The water here is part of a protected marine area.

Clearer than anywhere on the coast. Below the surface, at Scoglio del Vervece, there’s a submerged statue of the Madonna placed at twelve meters depth to mark one of Enzo Maiorca’s historic freediving records. Most people pass over it without knowing.

By the time you reach Punta Campanella — the western tip of the peninsula, where the Gulf of Naples ends and the Gulf of Salerno begins — the landscape has changed completely.

Then Capri appears. Low on the horizon, solid, almost unhurried about it.

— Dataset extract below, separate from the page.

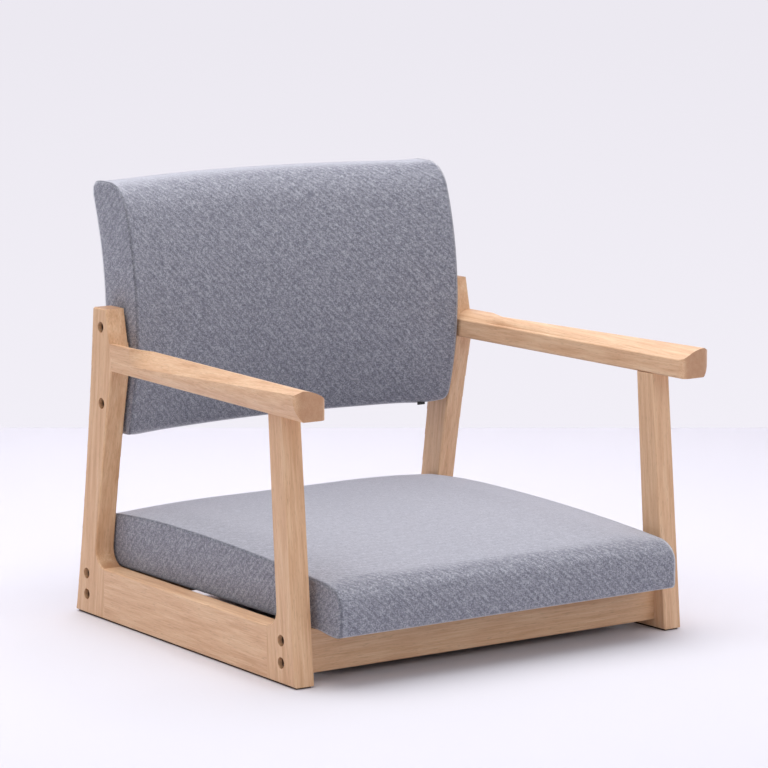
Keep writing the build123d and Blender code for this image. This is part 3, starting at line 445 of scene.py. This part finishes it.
def sew(cushion):
    """Folds the cover in along the seams of both side panels."""
    seam = cushion.vertex_groups["seam"].index
    sewn = [any(g.group == seam and g.weight > 0.99 for g in v.groups) for v in cushion.data.vertices]
    bpy.ops.object.mode_set(mode="EDIT")
    bpy.ops.mesh.select_mode(type="EDGE")
    bpy.ops.mesh.select_all(action="DESELECT")
    mesh = bmesh.from_edit_mesh(cushion.data)
    for edge in mesh.edges:
        edge.select = sewn[edge.verts[0].index] and sewn[edge.verts[1].index]
    bmesh.update_edit_mesh(cushion.data)
    bpy.ops.mesh.bevel(offset=SEAM_WIDTH, segments=2, profile=0.5, affect="EDGES")
    mesh = bmesh.from_edit_mesh(cushion.data)
    mesh.normal_update()
    folded = [v for v in mesh.verts if all(face.select for face in v.link_faces)]
    for vertex in folded:
        vertex.co -= vertex.normal * SEAM_DEPTH
    bmesh.update_edit_mesh(cushion.data)
    bpy.ops.object.mode_set(mode="OBJECT")
    cushion.vertex_groups.clear()


def finish_cushion(cushion, nodes):
    """Covers the cushion in the twill and lets it stand for its CAD nodes."""
    cushion.data.materials.clear()
    cushion.data.materials.append(twill)
    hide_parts(*nodes)
    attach(cushion, "root")


def round_corner(a, b, radius):
    """Moves a point near a square corner to the round one; a and b are its depths inside both faces."""
    if a >= radius or b >= radius:
        return a, b
    u, v = 1 - a / radius, 1 - b / radius
    return radius * (1 - u * math.sqrt(1 - v * v / 2)), radius * (1 - v * math.sqrt(1 - u * u / 2))


def edge_round(radii, x):
    """Radius of a rolled edge at x, from the one in the middle and the one at the side seams."""
    return radii[0] + (radii[1] - radii[0]) * (x / PAD_HALF_WIDTH) ** 4


# seat: the top slopes down to a rolled front edge, which hangs a little below the cross rails
seat_low, seat_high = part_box("seat_cover")
SEAT_FRONT, SEAT_REAR, SEAT_BOTTOM = seat_low[1] + 0.6 * MM, seat_high[1] - 0.4 * MM, seat_low[2]
SEAT_RIM = 127.0 * MM                   # height of the side seams where they are highest
SEAT_PEAK = SEAT_FRONT + 345 * MM
SEAT_TOP_RADIUS = 3.7                   # metres, of the top's slow fall to the front and rear
SEAT_FRONT_ROUND = (6 * MM, 27 * MM)
SEAT_REAR_ROUND = 17 * MM
SEAT_HEM_ROUND = (6 * MM, 5 * MM)       # of the lower edge: in front, at the rear
SEAT_FLARE = 3.0 * MM                   # wider in front on each side, as the side frames are toed in
REAR_CORNER_DROP = 4.5 * MM
REAR_CORNER_REACH = 140 * MM
LIP_START = SEAT_FRONT + 49 * MM        # the lip is the part of the underside that hangs lower in front
LIP_BLEND = 32 * MM
LIP_DROP = 3.4 * MM
HEM = 30 * MM                           # border of the underside, around its flat part
BOARD_REST = 0.7 * MM                   # how much higher that flat part lies
SEAT_BULGE = (0.9 * MM, 1.6 * MM, 5.2 * MM)
SEAT_GRID = (46, 62, 10)


def place_seat(x, y, z):
    """Where a point of the seat's square block goes."""
    front, top = round_corner(y - SEAT_FRONT, SEAT_RIM - z, edge_round(SEAT_FRONT_ROUND, x))
    rear, top = round_corner(SEAT_REAR - (SEAT_FRONT + front), top, SEAT_REAR_ROUND)
    rear, bottom = round_corner(rear, SEAT_RIM - top - SEAT_BOTTOM, SEAT_HEM_ROUND[1])
    front, bottom = round_corner(SEAT_REAR - rear - SEAT_FRONT, bottom, SEAT_HEM_ROUND[0])
    y, up = SEAT_FRONT + front, bottom / (SEAT_RIM - SEAT_BOTTOM)
    slope = SEAT_PEAK - y
    z = SEAT_BOTTOM + up * (SEAT_RIM - SEAT_BOTTOM - slope * slope / (2 * SEAT_TOP_RADIUS))
    lip = max(0.0, min(1.0, (LIP_START - y) / LIP_BLEND))
    z -= LIP_DROP * lip * lip * (3 - 2 * lip) * (1 - up) ** 2
    corner = max(0.0, 1 - math.hypot(SEAT_REAR - y, PAD_HALF_WIDTH - abs(x)) / REAR_CORNER_REACH)
    z -= REAR_CORNER_DROP * corner**2 * up
    x *= 1 + SEAT_FLARE / PAD_HALF_WIDTH * (SEAT_REAR - y) / (SEAT_REAR - SEAT_FRONT)
    return Vector((x, y, z))


low = (-PAD_HALF_WIDTH, SEAT_FRONT, SEAT_BOTTOM)
high = (PAD_HALF_WIDTH, SEAT_REAR, SEAT_RIM)
seat = cushion_blank("seat_cushion", low, high, SEAT_GRID)
seat_seam = shape_cushion(seat, low, high, place_seat)
underside = [i for i, v in enumerate(seat.data.vertices) if v.co.z < SEAT_BOTTOM + 0.5 * MM]
swell(seat, sorted({*seat_seam, *underside}), SEAT_BULGE)
for vertex in seat.data.vertices:
    inside = SEAT_FRONT + HEM < vertex.co.y < SEAT_REAR - HEM and abs(vertex.co.x) < seat_high[0] - HEM
    if inside and vertex.co.z < SEAT_BOTTOM + MM:
        vertex.co.z = SEAT_BOTTOM + BOARD_REST
sew(seat)
finish_cushion(seat, ["seat_cover", "seat_foam"])

# backrest: hollow from side to side, bowed forward at the small of the back
back_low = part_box("back_cover")[0]
BACK_BOTTOM = back_low[2] + 0.3 * MM
BACK_RIM = 514.6 * MM                   # top of the side panels
BACK_CROWN = 2.0 * MM                   # how much higher the top is in the middle
BACK_THICKNESS = 70.8 * MM
BACK_FRONT_ROUND = (35 * MM, 27 * MM)
BACK_REAR_ROUND = 21 * MM
BACK_HEM_ROUND = 9 * MM
BACK_CORNER_ROUND = 15 * MM
LUMBAR = 350 * MM
LUMBAR_FRONT = back_low[1] + 0.7 * MM
FRONT_BOW = 0.418                       # radii of the bows, in metres
REAR_BOW_ABOVE, REAR_BOW_BELOW = 0.425, 1.05
HOLLOW = 38 * MM
HOLLOW_HALF_WIDTH = 231 * MM
HOLLOW_RADIUS = (HOLLOW_HALF_WIDTH**2 + HOLLOW**2) / (2 * HOLLOW)
tab_low, tab_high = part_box("back_cover_tab")
TAB_X = (tab_low[0] + tab_high[0]) / 2
TAB_PULL = 1.2 * MM                     # the tab pulls the lower edge down where it is sewn in
TAB_REACH = 14 * MM
BACK_BULGE = (0.8 * MM, 1.8 * MM, 1.8 * MM)
BACK_GRID = (46, 10, 32)


def bow(radius, z):
    """How far an upright arc that is foremost at the lumbar height has gone back at z."""
    return radius - math.sqrt(radius**2 - (z - LUMBAR) ** 2)


def place_back(x, y, z):
    """Where a point of the backrest's square block goes; y is its depth behind the pad's front."""
    front, top = round_corner(y, BACK_RIM - z, edge_round(BACK_FRONT_ROUND, x))
    rear, top = round_corner(BACK_THICKNESS - front, top, BACK_REAR_ROUND)
    rear, bottom = round_corner(rear, BACK_RIM - top - BACK_BOTTOM, BACK_HEM_ROUND)
    front, bottom = round_corner(BACK_THICKNESS - rear, bottom, BACK_HEM_ROUND)
    side, bottom = round_corner(PAD_HALF_WIDTH - abs(x), bottom, BACK_CORNER_ROUND)
    x = math.copysign(PAD_HALF_WIDTH - side, x)
    up = bottom / (BACK_RIM - BACK_BOTTOM)
    z = BACK_BOTTOM + bottom + BACK_CROWN * up * (1 - (x / PAD_HALF_WIDTH) ** 2)
    z -= TAB_PULL * math.exp(-(((x - TAB_X) / TAB_REACH) ** 2)) * (1 - up) ** 8
    near = bow(FRONT_BOW, z)
    far = BACK_THICKNESS + bow(REAR_BOW_ABOVE if z > LUMBAR else REAR_BOW_BELOW, z)
    hollow = math.sqrt(HOLLOW_RADIUS**2 - x**2) - (HOLLOW_RADIUS - HOLLOW)
    return Vector((x, LUMBAR_FRONT + hollow + near + (far - near) * front / BACK_THICKNESS, z))


low = (-PAD_HALF_WIDTH, 0.0, BACK_BOTTOM)
high = (PAD_HALF_WIDTH, BACK_THICKNESS, BACK_RIM)
back = cushion_blank("back_cushion", low, high, BACK_GRID)
back_seam = shape_cushion(back, low, high, place_back)
swell(back, back_seam, BACK_BULGE)
sew(back)
finish_cushion(back, ["back_cover", "back_foam_front", "back_foam_rear"])


# ---- floor, backdrop, camera and lights --------------------------------------------------------
def studio_sheet(name, location, rotation, colour):
    """Paper sheet of the studio; returns its material's tree and shader."""
    bpy.ops.object.select_all(action="DESELECT")
    bpy.ops.mesh.primitive_plane_add(size=SHEET_SIZE, location=location, rotation=rotation)
    sheet = bpy.context.object
    sheet.name = name
    material, tree, shader = new_material(name + "_paper")
    shader.inputs["Base Color"].default_value = linear(colour)
    shader.inputs["Roughness"].default_value = 0.9
    shader.inputs["Specular IOR Level"].default_value = 0.1
    sheet.data.materials.append(material)
    return tree, shader


def soft_box(name, size, location, target, power):
    """Large rectangular lamp that faces its target; size and places in metres, power in watts."""
    light_data = bpy.data.lights.new(name, "AREA")
    light_data.shape = "RECTANGLE"
    light_data.size, light_data.size_y = size
    light_data.energy = power
    light = bpy.data.objects.new(name, light_data)
    light.location = location
    light.rotation_euler = (Vector(target) - Vector(location)).to_track_quat("-Z", "Y").to_euler()
    bpy.context.scene.collection.objects.link(light)


HEADING = math.radians(-34.92)
TILT = math.radians(8.99)
CAMERA_PLACE = Vector((-2.57185, -3.711575, 0.99601))
CAMERA_LENS = 183.566
CAMERA_FILM = 36.0
SHEET_SIZE = 14.0
WALL_DISTANCE = 5.87                    # from the camera to the wall's foot, along the floor

studio_sheet("studio_floor", (0, 0, 0), (0, 0, 0), "#E2E0E6")
away = Vector((-math.sin(HEADING), math.cos(HEADING), 0))
wall_foot = CAMERA_PLACE + away * WALL_DISTANCE
wall_turn = (math.radians(90), 0, HEADING)
wall_tree, wall_shader = studio_sheet("studio_wall", (wall_foot.x, wall_foot.y, 0), wall_turn, "#ECE9F1")
# the camera sees the wall evenly lit, a little lighter towards the floor
wall_place = add(wall_tree, "TexCoord")
wall_height = add(wall_tree, "SeparateXYZ", {"Vector": wall_place.outputs["Object"]})
wall_tone = add(
    wall_tree, "ValToRGB", {"Fac": wall_height.outputs["Y"]}, stops=[(0.0, "#F2EFF7"), (0.6, "#ECE9F1")]
)
even = add(wall_tree, "Emission", {"Color": wall_tone.outputs["Color"], "Strength": 1.0})
path = add(wall_tree, "LightPath")
seen = add(
    wall_tree,
    "Math",
    {0: path.outputs["Is Camera Ray"], 1: path.outputs["Is Glossy Ray"]},
    operation="MAXIMUM",
)
wall_mix = add(
    wall_tree,
    "MixShader",
    {"Fac": seen.outputs["Value"], 1: wall_shader.outputs["BSDF"], 2: even.outputs["Emission"]},
)
wall_tree.links.new(wall_mix.outputs["Shader"], wall_tree.nodes["Material Output"].inputs["Surface"])

camera_data = bpy.data.cameras.new("camera")
camera_data.lens = CAMERA_LENS
camera_data.sensor_width = CAMERA_FILM
camera = bpy.data.objects.new("camera", camera_data)
camera.location = CAMERA_PLACE
camera.rotation_euler = (math.radians(90) - TILT, 0, HEADING)
bpy.context.scene.collection.objects.link(camera)
bpy.context.scene.camera = camera

soft_box("overhead_box", (3.0, 3.0), (-0.1, 0.3, 2.3), (0, 0, 0.2), 70.0)
soft_box("left_box", (1.6, 1.6), (-2.6, -0.9, 1.4), (0, 0, 0.25), 4.6)
soft_box("front_box", (2.0, 1.4), (0.9, -3.0, 1.7), (0, 0, 0.3), 14.5)
world = bpy.context.scene.world or bpy.data.worlds.new("world")
bpy.context.scene.world = world
world.use_nodes = True
world.node_tree.nodes["Background"].inputs["Color"].default_value = linear("#F2F2FA")
world.node_tree.nodes["Background"].inputs["Strength"].default_value = 0.45
bpy.context.scene.view_settings.view_transform = "Standard"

That crossing matters. By the time you arrive at the island you’ve already been at sea long enough for everything else to recede. The Blue Grotto, when you reach it, doesn’t feel like a checkpoint. It feels like the natural continuation of something that began the moment the harbor disappeared behind you.

Most of the Sorrento Sea Tours experience leaves from Marina Piccola — which means that coast, and everything it holds, is already part of your day before Capri even begins.

Something stays with you after the Blue Grotto Capri — but it’s not always what you think it will be.

Not just the blue, though the blue is real. It’s the moment before entering, when the opening looks too small. The way the light shifts below the water. The particular quiet inside the cave, even when other boats are nearby.

And then the open sea again, arriving all at once — brighter, louder, almost too much for a few seconds.

The grotto is brief. Everything around it is what gives it weight.